Merlin

Jun. 22nd, 2009 06:50 am
prosodic: (English Major)
[personal profile] prosodic
Did anyone else watch Merlin last night? Overall, I liked it, and will continue watching it, but I'm really confused on a lot of stuff. I studied a great deal of Arthurian Legend in my literature classes, so some things about the show make no sense to me.

For starters, isn't Morgana (AKA Morgaine/Morgan la Fay) supposed to be Arthur's sister...or half-sister? In this show, she's Uther Pendragon's ward and supposedly being groomed to be Arthur's wife. Where in the hell is Guinevere? Oh wait...Morgana has a lady-in-waiting named Guinevere. Hmmmm. How odd.

Also, Lancelot appears to be missing. Perhaps he arrives later on in the series.

Merlin and Arthur are the same age. Not that bothersome to me, really. But also not really how it's been depicted before.

Dragons? I suppose there are dragons in the canon somewhere, but not in anything I've read thus far. But the dragon on this show is pretty badass, so I can dig it.

What is going on on this show? I'm doing a bit of reading on it and it's produced by BBC, and according to Wikipedia, deviates quite a bit from traditional renderings of the tale. For starers, Nimue (the Lady of the Lake, sometimes portrayed as Merlin's lady love) is actually going to become Merlin's adversary. That's next week's show, apparently.

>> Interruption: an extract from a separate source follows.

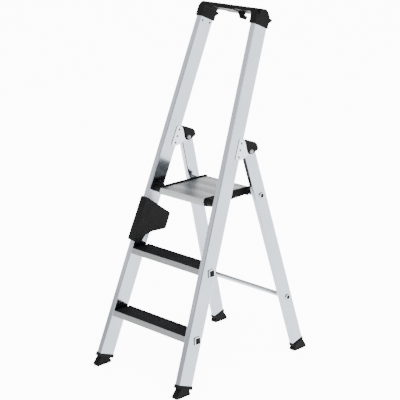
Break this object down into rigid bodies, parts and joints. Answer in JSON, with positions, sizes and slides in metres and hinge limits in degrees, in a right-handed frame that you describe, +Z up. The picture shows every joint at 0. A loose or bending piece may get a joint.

Anyway, this could get me off my Tudors fixation for now and put me back on a Camelot fixation, which I had for about half of my grad school years. I actually chose Arthurian Legend as the theme for the Composition & Literature class I taught in spring 2003, and all the literature we read that semester had something to do with King Arthur.

Now I suddenly want to watch The Mists of Avalon.

Date: 2009-06-22 04:05 pm (UTC)
From: [identity profile] bethynyc.livejournal.com
I watched it! Thought it was cute, and I might keep watching, if only to have more BBC imports brought to the US on stations other than BBC America and SciFi.

Date: 2009-06-22 05:48 pm (UTC)
From: [identity profile] prosodic.livejournal.com
Yeah, I think it's cute too. Doesn't give people an accurate representation of Arthurian legend if this is their first exposure to it, but it's certainly a pretty production.

Did you see their Robin Hood series on BBC America? I couldn't get into it.

Date: 2009-06-22 04:12 pm (UTC)
From: [identity profile] wendywoowho.livejournal.com
It is not at all true to the original stories. It's crackfic.

Date: 2009-06-22 05:49 pm (UTC)
From: [identity profile] prosodic.livejournal.com
Much like The Tudors.

Date: 2009-06-22 06:54 pm (UTC)
From: [identity profile] madwriter.livejournal.com
I haven't watched it yet, but from everything I've heard, you're simply confused about the show's Arthurian lore because it goes a long way towards completely rewriting Arthurian lore.

Date: 2009-06-22 06:59 pm (UTC)
From: [identity profile] prosodic.livejournal.com
Yeah...I guess. I just don't know why they feel that they have to rewrite a story that has already withstood the test of time. Adding a twist here and there is one thing, but I don't see the point of taking Lancelot or Guinevere out of the story and changing the relationship between Arthur and Morgana.

Date: 2009-06-22 07:03 pm (UTC)
From: [identity profile] madwriter.livejournal.com
Some of the Arthurian lore in my Camelot book may appear changed or unrecognizable, but I went back to the earliest sources, most notably the Welsh stories. Doesn't sound like that's what Merlin is doing, though. (Especially the age similarity between Arthur and Merlin--in the original stories Merlin was found by a king, Vortigern, who existed decades before Arthur is supposed to have.

Date: 2009-06-22 08:12 pm (UTC)
From: [identity profile] jerseyfille.livejournal.com
I'd love to know what you taught in that class. I read some stuff in a medieval French lit class and I have "The Once and Future King" on my to be read shelf. Anything else you would suggest

Date: 2009-06-22 08:18 pm (UTC)
From: [identity profile] prosodic.livejournal.com
We did Twain's A Connecticut Yankee in King Arthur's Court and Queen of Camelot by Nancy McKenzie, as well as excerpts from several medieval tales about the legend.

I very highly recommend McKenzie's novel. It's absolutely fantastic. I think the students liked that one much better than they liked the Twain.

Date: 2009-06-22 09:57 pm (UTC)
From: [identity profile] tully-monster.livejournal.com
There are so many permutations of Arthurian literature--some far more interesting and contradictory than others--that I'd say this series is probably perfectly within the tradition. Call it another, more modern cycle. (I always thought Owain Glyndwr was cooler, despite Shakespeare's best efforts to trivialize him.)